The entire concept of the game is built around drivers from around the world competing against each other to be crowned Horizon Festival champion. Opening this up to real-life players (as opposed to AI opponents) has the potential to make FH4 a genuine step forward in massively multiplayer online racing games. It could potentially do for racers what World of Warcraft did for RPGs.
The new Horizon Life feature blurs the lines between solo campaign and multiplayer. If you’re playing online, every non-traffic car you see will be another real life driver, following the same route to the festival finale. In the pre-release version of the game I’ve been playing, servers have been populated by 20-30 players with no noticeable lag. In theory, this should reach up to 72 cars at launch.
The option to join clubs and teams with your friends; the hourly Forzathon Live events, urging every player on the server to race towards a massive blimp on the horizon to compete in challenges where everyone’s score accumulates towards a shared target; the ability to create bespoke point-to-point online adventures – this is a game that could really come into its own post-launch, as long as the structure holds out to support it.

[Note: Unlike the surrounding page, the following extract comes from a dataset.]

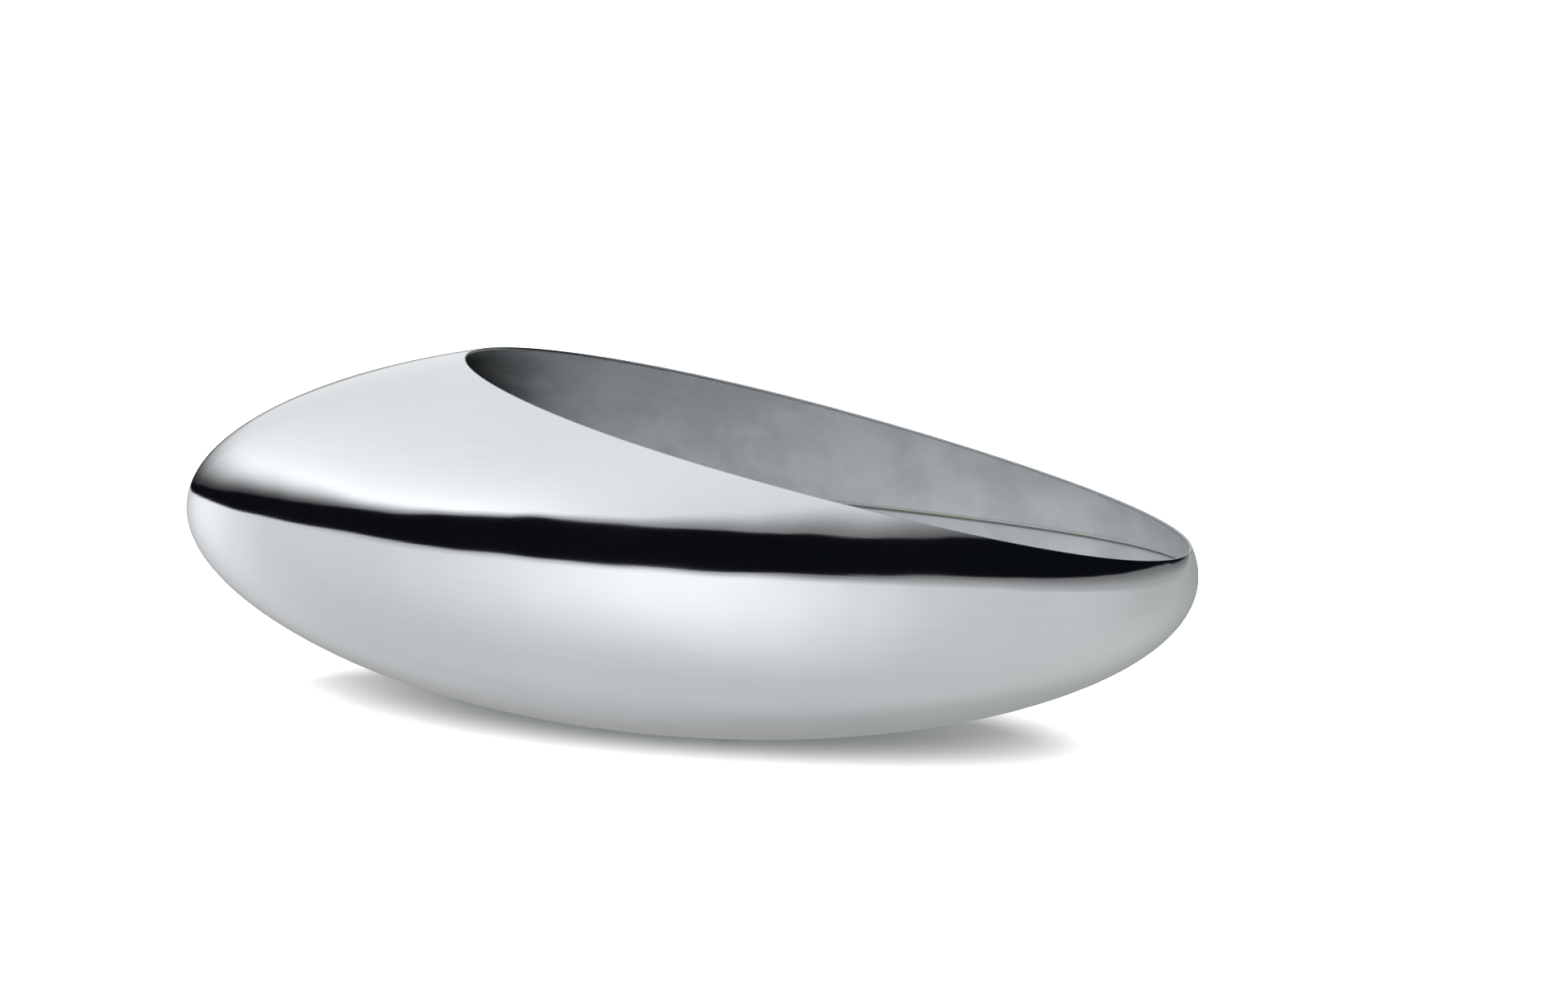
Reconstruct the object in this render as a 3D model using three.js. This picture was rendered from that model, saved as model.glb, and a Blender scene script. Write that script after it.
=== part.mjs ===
// A champagne cooler in the shape of a long pebble that lies on a table. It is a thin stainless steel
// sheet pressed as two halves, welded round the middle and polished flush outside. A slanted plane cuts
// the mouth: high at the hood, low at the tail, so that a bottle lies in the ice with its neck over the
// tail's rim.
//
// Frame: millimetres. +X runs from the closed nose to the open tail, +Y runs across and +Z is up. The
// origin is on the table, under the middle of the length.

import * as THREE from "three";

// Driving dimensions
const HALF_LENGTH = 230; // nose to tail is twice this
const HALF_WIDTH = 90; // before the plan's swelling
const HALF_HEIGHT = 85; // middle section, from the seam to the crest or the keel
const WALL = 1.5; // sheet thickness

// The pebble's fullness along its length, as polynomials of u, which is -1 at the nose and 1 at the tail.
const PLAN_FULLNESS = [1, -0.07, -0.12, 0.28]; // narrow nose, blunt tail
const PROFILE_FULLNESS = [1, 0, -0.065]; // crest and keel
const DROOP = [0, 0, -2]; // how far the two tips hang under the middle of the seam
const SHOULDER = -0.045; // share of width lost at the crest and the keel against a plain ellipse

// The mouth's plane, measured from the seam's level
const MOUTH_HEIGHT = 57.6; // over the middle of the length
const MOUTH_SLOPE = -0.205; // rise per unit of +X

// The base and its feet
const BASE_PRESS = 1.5; // how far the keel is pressed flat
const BASE_BLEND = 0.4; // softness of the flat's border
const PAD_RADIUS = 5;
const PAD_THICKNESS = 1;
const PAD_EDGE = 0.2; // rounded corner of a pad
const PAD_SPREAD_X = 27;
const PAD_SPREAD_Y = 8;
const GLUE_GAP = 0.3; // adhesive layer between pad and steel

// The weld between the two halves
const WELD_HALF_HEIGHT = 1; // fused zone, above and below the seam
const WELD_GAP = 0.3; // between the weld and each pressing
const BEAD_RISE = 0.8; // how far the bead stands out of the wall inside

const BASE_LEVEL = BASE_PRESS - HALF_HEIGHT; // the pressed flat, from the seam's level
const SEAM_HEIGHT = PAD_THICKNESS + GLUE_GAP - BASE_LEVEL; // the seam's level over the table

// Mesh fineness
const MERIDIANS = 72;
const LOWER_RINGS = 16;
const UPPER_RINGS = 12;
const PAD_SIDES = 24;
const BISECTIONS = 40;

const polynomial = (terms, u) => terms.reduceRight((sum, term) => sum * u + term, 0);
const slope = (terms, u) =>
  terms.reduce((sum, term, power) => sum + (power ? power * term * u ** (power - 1) : 0), 0);

// The flat that a press leaves in the keel: the height never falls under the floor, with a soft border.
function pressedFlat(height, floor) {
  const over = height - floor;
  if (over >= BASE_BLEND) return height;
  if (over <= -BASE_BLEND) return floor;
  return floor + (over + BASE_BLEND) ** 2 / (4 * BASE_BLEND);
}

// A direction from the pebble's centre: longitude runs round the vertical axis from the tail, and
// latitude is -90 degrees at the keel, 0 about the seam and 90 degrees at the crest.
function directionAt(longitude, latitude) {
  return new THREE.Vector3(
    Math.cos(latitude) * Math.cos(longitude),
    Math.cos(latitude) * Math.sin(longitude),
    Math.sin(latitude),
  );
}

// The point in that direction on the sheet, depth millimetres inside its outer face, from the seam's
// level. The pebble is the unit sphere, warped by the polynomials above, and the columns of the warp's
// Jacobian give its normal.
function sheetPoint(direction, depth) {
  const { x: u, y: v, z: w } = direction;
  const breadth = HALF_WIDTH * polynomial(PLAN_FULLNESS, u);
  const rise = HALF_HEIGHT * polynomial(PROFILE_FULLNESS, u);
  const square = 1 + SHOULDER * w * w;
  const alongU = new THREE.Vector3(
    HALF_LENGTH,
    v * HALF_WIDTH * slope(PLAN_FULLNESS, u) * square,
    slope(DROOP, u) + w * HALF_HEIGHT * slope(PROFILE_FULLNESS, u),
  );
  const alongV = new THREE.Vector3(0, breadth * square, 0);
  const alongW = new THREE.Vector3(0, v * breadth * 2 * SHOULDER * w, rise);
  const normal = new THREE.Vector3()
    .addScaledVector(new THREE.Vector3().crossVectors(alongV, alongW), u)
    .addScaledVector(new THREE.Vector3().crossVectors(alongW, alongU), v)
    .addScaledVector(new THREE.Vector3().crossVectors(alongU, alongV), w)
    .normalize();
  const point = new THREE.Vector3(
    HALF_LENGTH * u,
    v * breadth * square,
    polynomial(DROOP, u) + w * rise,
  ).addScaledVector(normal, -depth);
  point.z = pressedFlat(point.z, BASE_LEVEL + depth);
  return point;
}

// The latitude on one meridian where the sheet, depth millimetres inside its outer face, crosses a
// surface, given as a function that is negative below it.
function latitudeOf(longitude, depth, over) {
  let low = -Math.PI / 2;
  let high = Math.PI / 2;
  for (let i = 0; i < BISECTIONS; i++) {
    const middle = (low + high) / 2;
    if (over(sheetPoint(directionAt(longitude, middle), depth)) < 0) low = middle;
    else high = middle;
  }
  return (low + high) / 2;
}

const overLevel = (level) => (point) => point.z - level;
const overMouth = (point) => point.z - MOUTH_HEIGHT - MOUTH_SLOPE * point.x;

// A closed solid from loops of points: each loop joins the next, the last joins the first, and a loop
// of one point closes to a tip.
function solidFromLoops(loops, closed) {
  const positions = [];
  const starts = loops.map((loop) => {
    const start = positions.length / 3;
    loop.forEach((p) => positions.push(p.x, p.y, p.z));
    return start;
  });
  const index = [];
  const at = (loop, i) => starts[loop] + (loops[loop].length === 1 ? 0 : i % MERIDIANS);
  const pairs = closed ? loops.length : loops.length - 1;
  for (let k = 0; k < pairs; k++) {
    const next = (k + 1) % loops.length;
    for (let i = 0; i < MERIDIANS; i++) {
      const [a, b, c, d] = [at(k, i), at(k, i + 1), at(next, i), at(next, i + 1)];
      if (a !== b) index.push(a, b, c);
      if (c !== d) index.push(b, d, c);
    }
  }
  const geometry = new THREE.BufferGeometry();
  geometry.setAttribute("position", new THREE.Float32BufferAttribute(positions, 3));
  geometry.setIndex(index);
  geometry.computeVertexNormals();
  return geometry;
}

const longitudes = Array.from({ length: MERIDIANS }, (_, i) => (2 * Math.PI * (i + 0.5)) / MERIDIANS);

// One ring of the sheet at a share of the way from its lower edge to its upper edge.
function ring(lower, upper, share, depth) {
  return longitudes.map((longitude, i) => {
    const latitude = lower[i] + (upper[i] - lower[i]) * share;
    return sheetPoint(directionAt(longitude, latitude), depth);
  });
}

// The lower pressing: from the keel up to the weld, with its edge square to the sheet.
function lowerShellGeometry() {
  const keel = longitudes.map(() => -Math.PI / 2);
  const edge = longitudes.map((longitude) =>
    latitudeOf(longitude, 0, overLevel(-WELD_HALF_HEIGHT - WELD_GAP)),
  );
  const down = new THREE.Vector3(0, 0, -1);
  const outside = [[sheetPoint(down, 0)]];
  const inside = [[sheetPoint(down, WALL)]];
  for (let k = 1; k <= LOWER_RINGS; k++) {
    outside.push(ring(keel, edge, k / LOWER_RINGS, 0));
    inside.push(ring(keel, edge, k / LOWER_RINGS, WALL));
  }
  return solidFromLoops([...outside, ...inside.reverse()], false);
}

// The upper pressing: from the weld up to the mouth, with both edges square to the sheet. The rim's outer
// corner lies in the mouth's plane.
function upperShellGeometry() {
  const foot = longitudes.map((longitude) =>
    latitudeOf(longitude, 0, overLevel(WELD_HALF_HEIGHT + WELD_GAP)),
  );
  const rim = longitudes.map((longitude) => latitudeOf(longitude, 0, overMouth));
  const outside = [];
  const inside = [];
  for (let k = 0; k <= UPPER_RINGS; k++) {
    outside.push(ring(foot, rim, k / UPPER_RINGS, 0));
    inside.push(ring(foot, rim, k / UPPER_RINGS, WALL));
  }
  return solidFromLoops([...outside, ...inside.reverse()], true);
}

// The weld: flush with the sheet outside, and a low rounded bead inside.
function seamWeldGeometry() {
  const h = WELD_HALF_HEIGHT;
  const section = [
    [0, -h],
    [0, h],
    [WALL, h],
    [WALL + BEAD_RISE * 0.75, h * 0.6],
    [WALL + BEAD_RISE, 0],
    [WALL + BEAD_RISE * 0.75, -h * 0.6],
    [WALL, -h],
  ];
  const seam = longitudes.map((longitude) => latitudeOf(longitude, 0, overLevel(0)));
  const loops = section.map(([depth, lift]) =>
    longitudes.map((longitude, i) => {
      const point = sheetPoint(directionAt(longitude, seam[i]), depth);
      point.z = lift;
      return point;
    }),
  );
  return solidFromLoops(loops, true);
}

// One round pad with softened corners, standing on the table.
function padGeometry() {
  const profile = [
    [0, 0],
    [PAD_RADIUS - PAD_EDGE, 0],
    [PAD_RADIUS, PAD_EDGE],
    [PAD_RADIUS, PAD_THICKNESS - PAD_EDGE],
    [PAD_RADIUS - PAD_EDGE, PAD_THICKNESS],
    [0, PAD_THICKNESS],
  ].map(([r, z]) => new THREE.Vector2(r, z));
  return new THREE.LatheGeometry(profile, PAD_SIDES).rotateX(Math.PI / 2);
}

const polishedSteel = () => new THREE.MeshStandardMaterial({ color: 0xd4d6d8, metalness: 1, roughness: 0.12 });
const weldSteel = () => new THREE.MeshStandardMaterial({ color: 0x9a9b9c, metalness: 1, roughness: 0.45 });
const silicone = () => new THREE.MeshStandardMaterial({ color: 0xc9cbcc, metalness: 0, roughness: 0.6 });

function piece(name, geometry, material) {
  const mesh = new THREE.Mesh(geometry, material);
  mesh.name = name;
  return mesh;
}

const cooler = new THREE.Group();

const body = new THREE.Group(); // drawn from the seam's level
body.position.z = SEAM_HEIGHT;
body.add(piece("lower_shell", lowerShellGeometry(), polishedSteel()));
body.add(piece("upper_shell", upperShellGeometry(), polishedSteel()));
body.add(piece("seam_weld", seamWeldGeometry(), weldSteel()));
cooler.add(body);

const corners = [
  ["tail_left", 1, 1],
  ["tail_right", 1, -1],
  ["nose_left", -1, 1],
  ["nose_right", -1, -1],
];
for (const [place, alongX, alongY] of corners) {
  const pad = piece("pad_" + place, padGeometry(), silicone());
  pad.position.set(alongX * PAD_SPREAD_X, alongY * PAD_SPREAD_Y, 0);
  cooler.add(pad);
}

export default cooler;
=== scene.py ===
"""A polished steel champagne cooler, shaped like a long pebble with a slanted mouth, on a pale studio floor.

The cooler is two pressed halves of thin sheet, welded round the widest line and polished flush outside.
Each half, the weld and each silicone pad is a piece of its own, in metres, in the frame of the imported
model: +X runs from the closed nose to the open tail and +Z is up.
"""

from __future__ import annotations

import logging
import math
from dataclasses import dataclass, field
from enum import Enum
from typing import Any, Callable, Mapping, Sequence, Union

import bpy
import numpy as np
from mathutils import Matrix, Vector

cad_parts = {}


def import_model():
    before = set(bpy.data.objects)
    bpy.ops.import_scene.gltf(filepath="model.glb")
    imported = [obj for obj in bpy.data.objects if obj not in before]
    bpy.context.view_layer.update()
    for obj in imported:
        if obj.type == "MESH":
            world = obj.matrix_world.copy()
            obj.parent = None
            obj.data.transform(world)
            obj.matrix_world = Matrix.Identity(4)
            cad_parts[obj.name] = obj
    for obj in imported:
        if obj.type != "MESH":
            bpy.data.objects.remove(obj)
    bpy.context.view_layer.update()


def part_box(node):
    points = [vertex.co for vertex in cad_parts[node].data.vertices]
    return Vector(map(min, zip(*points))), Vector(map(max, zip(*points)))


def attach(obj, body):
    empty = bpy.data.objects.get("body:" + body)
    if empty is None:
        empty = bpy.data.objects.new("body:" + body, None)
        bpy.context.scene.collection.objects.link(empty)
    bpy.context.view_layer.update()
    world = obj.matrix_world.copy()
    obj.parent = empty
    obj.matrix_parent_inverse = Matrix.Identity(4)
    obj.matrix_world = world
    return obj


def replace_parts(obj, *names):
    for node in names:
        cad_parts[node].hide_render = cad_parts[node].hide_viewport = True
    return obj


LOG = logging.getLogger("cooler")
MM = 0.001

Array = np.ndarray
Colour = tuple[float, float, float]
Value = Union["Wire", float]
Span = tuple[float, float]
Profile = tuple[Span, ...]

# A Mix node's numbers, vectors and colours share their sockets' names, so its colours go by place.
MIX_FACTOR, MIX_FIRST_COLOUR, MIX_SECOND_COLOUR = 0, 6, 7
MIX_COLOUR_RESULT = 2


class Slot(Enum):
    """Names of the material slots."""

    STEEL = "polished_steel"
    WELD = "weld_bead"
    SILICONE = "silicone"


class Face(Enum):
    """Which finish a face of a sheet piece takes; the number is its place among the piece's materials."""

    OUTSIDE = 0
    INSIDE = 1
    EDGE = 2


# ------------------------------------------------------------
# Shader graphs
# ------------------------------------------------------------


class Wire:
    """A node's output, on which Python's operators add Math nodes."""

    def __init__(self, graph: Graph, socket: bpy.types.NodeSocket | None) -> None:
        """Keeps the output and the graph that it belongs to."""
        self.graph = graph
        self.socket = socket

    def __add__(self, other: Value) -> Wire:
        """Sum."""
        return self.graph.math("ADD", self, other)

    def __radd__(self, other: Value) -> Wire:
        """Sum, from a number on the left."""
        return self.graph.math("ADD", other, self)

    def __sub__(self, other: Value) -> Wire:
        """Difference."""
        return self.graph.math("SUBTRACT", self, other)

    def __rsub__(self, other: Value) -> Wire:
        """Difference, from a number on the left."""
        return self.graph.math("SUBTRACT", other, self)

    def __mul__(self, other: Value) -> Wire:
        """Product."""
        return self.graph.math("MULTIPLY", self, other)

    def __rmul__(self, other: Value) -> Wire:
        """Product, from a number on the left."""
        return self.graph.math("MULTIPLY", other, self)

    def __truediv__(self, other: Value) -> Wire:
        """Quotient."""
        return self.graph.math("DIVIDE", self, other)

    def __rtruediv__(self, other: Value) -> Wire:
        """Quotient, from a number on the left."""
        return self.graph.math("DIVIDE", other, self)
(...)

After previous Horizon games set in exotic locations such as the Mediterranean and the Australian outback, FH4’s British backdrop is the perfect setting for a triumphant homecoming for UK developers Playground Games. It’s not an authentic 1:1 recreation of the country by any means, but as a condensed version of the British Isles it offers plenty of highlights, from quaint English villages to stunning Lake District vistas and the wilds of the Scottish Highlands conveniently right around the corner from Edinburgh’s inner city.
If you prefer your racers to be accurate, lifelike simulations rather than fun-focused sandboxes you might be disappointed, but when it comes to all round entertainment it’s hard to think of another driving game that’s ever done it better.
A review copy of the game was supplied by Microsoft NZ. Forza Horizon 4 is released on October 2 for Xbox One and PC.